Now I find myself sipping a latte, thinking that this probably wasn't what she intended when she sent me out and offered to empty my dishwasher. Although it's possible that she wouldn't mind once she found out what a real treat this is to me.

Like a few of my fellow bloggers, I usually only get to write after my family has gone to sleep. Don't get me wrong. I'm a night owl and the later it gets, the more creative I become.

Except for the last few weeks. I seem to be suffering from writer's block. In fact, it's worse than block. I've been avoiding the computer altogether for a few days. I've got a lot of decisions to make about my storyline and I think I'm unsure how to do it.

I'm applying for a writer's retreat and a manuscript review, which means I will have to revisit my first 20-25 pages. Maybe doing so will clarify things.

As for the above picture, we don't have a furry pet, only a fish, and he is not very photogenic. I don't like to be left out, so here is a photo from my children's menagerie. His name is Faris and he makes a great pillow when I'm called in to chase the monsters away. Come to think of it, I actually have had a number of great plot ideas while performing this duty. Hey, maybe it will be Faris who helps propel me out of this funk.

However, it's probably best not to depend on a $3.99 donkey pillow from Walmart and to use my remaining stolen time at this bookstore to try to make my own story magic happen instead.


  1. Monta--I offer you one of my suggestions that has helped other friends with writer's block: stop writing in chronological order. Write the ending. Or at least much further along. If you have to, write a couple real quick different drafts of a key scene and then see which one you like better. You know where the story will end up--it's ok to pick one way to get there and then later decide on another route.

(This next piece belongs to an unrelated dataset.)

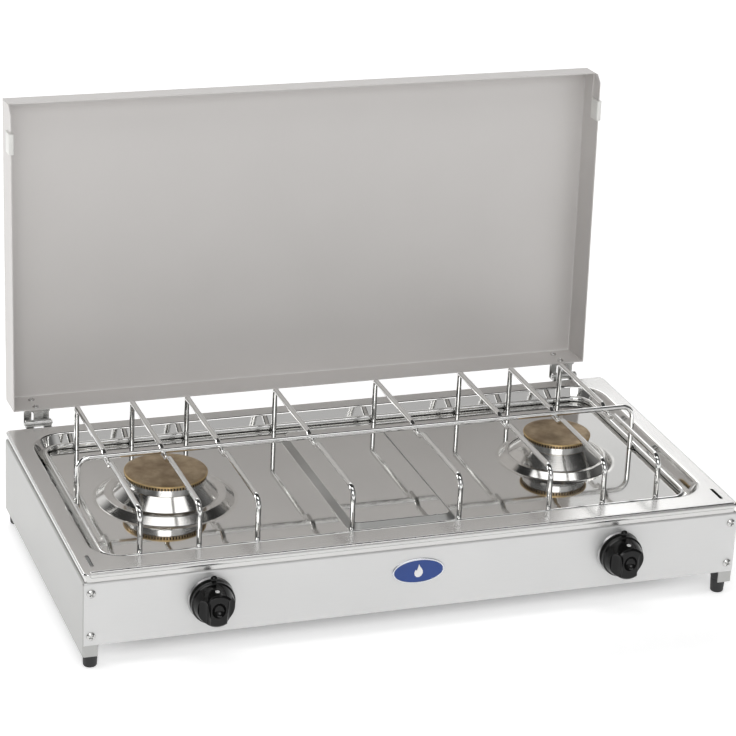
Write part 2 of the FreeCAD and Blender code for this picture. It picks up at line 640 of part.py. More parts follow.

  2. Thanks Trager. Sounds like good advice and out of the norm for me.

  3. I agree with Trager I barely ever have writer block with my novels because when I get stuck, I usually move to a different scene in the book. My problem in the past is that I just forget that I'm writing a novel and I move on to doing something else (kind of like Dory on "Nemo"). That's why I'm so grateful to be apart of this group. You guys help me remember I should be writing. It's like wake everyday saying: "P 42 Wallaby Way Sidney, I remembered it again."

  4. In the previous post I meant to say "It's like I wake up everyday saying."
    Is there no way to edit your comments once posted?

  5. Monta, I know exactly what you're feeling, because I'm at that point in my novel also. In the past I've done what Trager suggested and it has kept me writing. Sometimes you just have to write what you want regardless of what point in the story that scene is. My problem though is, every decision made now affects later scenes. It's hard for me to write something knowing before I start that whatever I wrote will change. I know that sounds stupid because everything gets revised endless times, but if I go into knowing it's going to change, then I don't want to do it. That's when I get writers block. Keep trying though, and you'll have those good days when everything flows.

  6. Monta. Great entry very honest. I believe that talking to someone you trust who understands you as an author and your taste can help guide you out of writer's block. Sometimes the answers are so simple and obvious. Oftentimes we are too close to our work that we can't see it clearly enough.